[start of GIVEN INFORMATION]

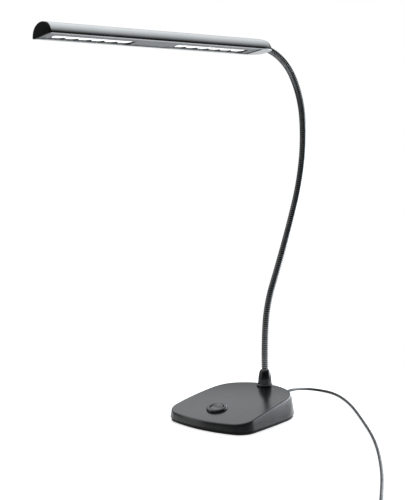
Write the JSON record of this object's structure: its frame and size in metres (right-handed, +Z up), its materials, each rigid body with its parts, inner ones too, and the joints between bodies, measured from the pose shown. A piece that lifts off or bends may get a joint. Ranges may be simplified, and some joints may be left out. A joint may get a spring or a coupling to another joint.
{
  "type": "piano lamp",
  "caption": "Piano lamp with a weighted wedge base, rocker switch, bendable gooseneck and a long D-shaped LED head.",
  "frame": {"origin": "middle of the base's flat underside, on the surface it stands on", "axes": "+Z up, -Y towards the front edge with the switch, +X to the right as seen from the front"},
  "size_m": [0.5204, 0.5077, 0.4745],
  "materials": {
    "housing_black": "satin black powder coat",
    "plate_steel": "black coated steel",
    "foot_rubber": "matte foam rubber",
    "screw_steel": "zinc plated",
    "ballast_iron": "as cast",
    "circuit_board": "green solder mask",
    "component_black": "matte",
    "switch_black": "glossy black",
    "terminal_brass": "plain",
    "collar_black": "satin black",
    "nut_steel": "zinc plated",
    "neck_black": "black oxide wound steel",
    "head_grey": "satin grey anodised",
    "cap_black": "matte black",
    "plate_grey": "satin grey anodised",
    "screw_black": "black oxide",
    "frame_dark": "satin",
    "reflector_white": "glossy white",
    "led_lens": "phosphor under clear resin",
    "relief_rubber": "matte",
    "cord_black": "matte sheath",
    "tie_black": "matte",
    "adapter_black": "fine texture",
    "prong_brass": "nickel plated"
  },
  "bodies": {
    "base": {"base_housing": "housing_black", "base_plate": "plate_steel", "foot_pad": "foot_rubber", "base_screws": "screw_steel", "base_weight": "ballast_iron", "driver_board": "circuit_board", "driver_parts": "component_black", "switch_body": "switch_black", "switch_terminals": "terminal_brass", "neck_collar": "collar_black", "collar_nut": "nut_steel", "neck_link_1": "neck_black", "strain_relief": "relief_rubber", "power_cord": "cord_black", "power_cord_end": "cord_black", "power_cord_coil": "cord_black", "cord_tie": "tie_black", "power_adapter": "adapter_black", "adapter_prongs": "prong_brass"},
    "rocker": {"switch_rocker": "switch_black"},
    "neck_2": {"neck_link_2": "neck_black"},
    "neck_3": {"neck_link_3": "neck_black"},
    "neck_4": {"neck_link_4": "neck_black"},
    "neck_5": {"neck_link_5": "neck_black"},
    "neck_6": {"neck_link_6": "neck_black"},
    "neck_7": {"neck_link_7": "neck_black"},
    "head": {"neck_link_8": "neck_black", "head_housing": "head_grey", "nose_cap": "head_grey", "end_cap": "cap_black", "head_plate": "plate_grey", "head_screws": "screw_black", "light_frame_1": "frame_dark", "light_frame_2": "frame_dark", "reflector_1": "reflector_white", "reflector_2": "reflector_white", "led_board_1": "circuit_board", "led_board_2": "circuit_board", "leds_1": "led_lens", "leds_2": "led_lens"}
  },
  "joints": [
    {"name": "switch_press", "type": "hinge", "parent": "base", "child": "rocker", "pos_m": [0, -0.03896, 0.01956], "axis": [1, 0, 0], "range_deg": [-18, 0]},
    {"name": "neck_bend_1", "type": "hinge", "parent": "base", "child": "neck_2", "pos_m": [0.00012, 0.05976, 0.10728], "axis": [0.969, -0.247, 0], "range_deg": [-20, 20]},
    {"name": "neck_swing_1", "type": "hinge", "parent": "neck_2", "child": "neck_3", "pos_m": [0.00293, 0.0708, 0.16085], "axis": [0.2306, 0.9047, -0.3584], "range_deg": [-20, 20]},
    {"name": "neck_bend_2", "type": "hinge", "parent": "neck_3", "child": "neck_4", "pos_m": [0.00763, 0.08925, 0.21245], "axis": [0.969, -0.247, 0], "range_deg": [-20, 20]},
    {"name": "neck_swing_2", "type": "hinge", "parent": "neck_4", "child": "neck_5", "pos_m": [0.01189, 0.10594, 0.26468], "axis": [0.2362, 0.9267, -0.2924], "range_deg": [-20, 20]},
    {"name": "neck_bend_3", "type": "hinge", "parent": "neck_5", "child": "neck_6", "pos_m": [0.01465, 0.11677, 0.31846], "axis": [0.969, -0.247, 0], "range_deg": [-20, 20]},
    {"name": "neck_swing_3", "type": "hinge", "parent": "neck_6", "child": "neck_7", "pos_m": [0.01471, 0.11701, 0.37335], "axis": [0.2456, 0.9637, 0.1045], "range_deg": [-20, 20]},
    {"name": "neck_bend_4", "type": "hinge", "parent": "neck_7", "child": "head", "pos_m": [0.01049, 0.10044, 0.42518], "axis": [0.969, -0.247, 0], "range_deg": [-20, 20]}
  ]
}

[end of GIVEN INFORMATION]

• PROBLEM DESCRIPTION:
Output the complete data exactly as written.

• FULL SOLUTION:
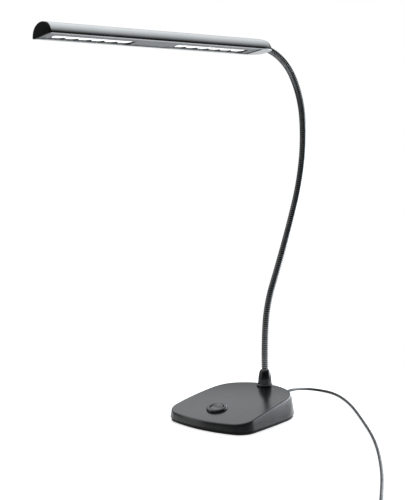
Write the JSON record of this object's structure: its frame and size in metres (right-handed, +Z up), its materials, each rigid body with its parts, inner ones too, and the joints between bodies, measured from the pose shown. A piece that lifts off or bends may get a joint. Ranges may be simplified, and some joints may be left out. A joint may get a spring or a coupling to another joint.
{
  "type": "piano lamp",
  "caption": "Piano lamp with a weighted wedge base, rocker switch, bendable gooseneck and a long D-shaped LED head.",
  "frame": {"origin": "middle of the base's flat underside, on the surface it stands on", "axes": "+Z up, -Y towards the front edge with the switch, +X to the right as seen from the front"},
  "size_m": [0.5204, 0.5077, 0.4745],
  "materials": {
    "housing_black": "satin black powder coat",
    "plate_steel": "black coated steel",
    "foot_rubber": "matte foam rubber",
    "screw_steel": "zinc plated",
    "ballast_iron": "as cast",
    "circuit_board": "green solder mask",
    "component_black": "matte",
    "switch_black": "glossy black",
    "terminal_brass": "plain",
    "collar_black": "satin black",
    "nut_steel": "zinc plated",
    "neck_black": "black oxide wound steel",
    "head_grey": "satin grey anodised",
    "cap_black": "matte black",
    "plate_grey": "satin grey anodised",
    "screw_black": "black oxide",
    "frame_dark": "satin",
    "reflector_white": "glossy white",
    "led_lens": "phosphor under clear resin",
    "relief_rubber": "matte",
    "cord_black": "matte sheath",
    "tie_black": "matte",
    "adapter_black": "fine texture",
    "prong_brass": "nickel plated"
  },
  "bodies": {
    "base": {"base_housing": "housing_black", "base_plate": "plate_steel", "foot_pad": "foot_rubber", "base_screws": "screw_steel", "base_weight": "ballast_iron", "driver_board": "circuit_board", "driver_parts": "component_black", "switch_body": "switch_black", "switch_terminals": "terminal_brass", "neck_collar": "collar_black", "collar_nut": "nut_steel", "neck_link_1": "neck_black", "strain_relief": "relief_rubber", "power_cord": "cord_black", "power_cord_end": "cord_black", "power_cord_coil": "cord_black", "cord_tie": "tie_black", "power_adapter": "adapter_black", "adapter_prongs": "prong_brass"},
    "rocker": {"switch_rocker": "switch_black"},
    "neck_2": {"neck_link_2": "neck_black"},
    "neck_3": {"neck_link_3": "neck_black"},
    "neck_4": {"neck_link_4": "neck_black"},
    "neck_5": {"neck_link_5": "neck_black"},
    "neck_6": {"neck_link_6": "neck_black"},
    "neck_7": {"neck_link_7": "neck_black"},
    "head": {"neck_link_8": "neck_black", "head_housing": "head_grey", "nose_cap": "head_grey", "end_cap": "cap_black", "head_plate": "plate_grey", "head_screws": "screw_black", "light_frame_1": "frame_dark", "light_frame_2": "frame_dark", "reflector_1": "reflector_white", "reflector_2": "reflector_white", "led_board_1": "circuit_board", "led_board_2": "circuit_board", "leds_1": "led_lens", "leds_2": "led_lens"}
  },
  "joints": [
    {"name": "switch_press", "type": "hinge", "parent": "base", "child": "rocker", "pos_m": [0, -0.03896, 0.01956], "axis": [1, 0, 0], "range_deg": [-18, 0]},
    {"name": "neck_bend_1", "type": "hinge", "parent": "base", "child": "neck_2", "pos_m": [0.00012, 0.05976, 0.10728], "axis": [0.969, -0.247, 0], "range_deg": [-20, 20]},
    {"name": "neck_swing_1", "type": "hinge", "parent": "neck_2", "child": "neck_3", "pos_m": [0.00293, 0.0708, 0.16085], "axis": [0.2306, 0.9047, -0.3584], "range_deg": [-20, 20]},
    {"name": "neck_bend_2", "type": "hinge", "parent": "neck_3", "child": "neck_4", "pos_m": [0.00763, 0.08925, 0.21245], "axis": [0.969, -0.247, 0], "range_deg": [-20, 20]},
    {"name": "neck_swing_2", "type": "hinge", "parent": "neck_4", "child": "neck_5", "pos_m": [0.01189, 0.10594, 0.26468], "axis": [0.2362, 0.9267, -0.2924], "range_deg": [-20, 20]},
    {"name": "neck_bend_3", "type": "hinge", "parent": "neck_5", "child": "neck_6", "pos_m": [0.01465, 0.11677, 0.31846], "axis": [0.969, -0.247, 0], "range_deg": [-20, 20]},
    {"name": "neck_swing_3", "type": "hinge", "parent": "neck_6", "child": "neck_7", "pos_m": [0.01471, 0.11701, 0.37335], "axis": [0.2456, 0.9637, 0.1045], "range_deg": [-20, 20]},
    {"name": "neck_bend_4", "type": "hinge", "parent": "neck_7", "child": "head", "pos_m": [0.01049, 0.10044, 0.42518], "axis": [0.969, -0.247, 0], "range_deg": [-20, 20]}
  ]
}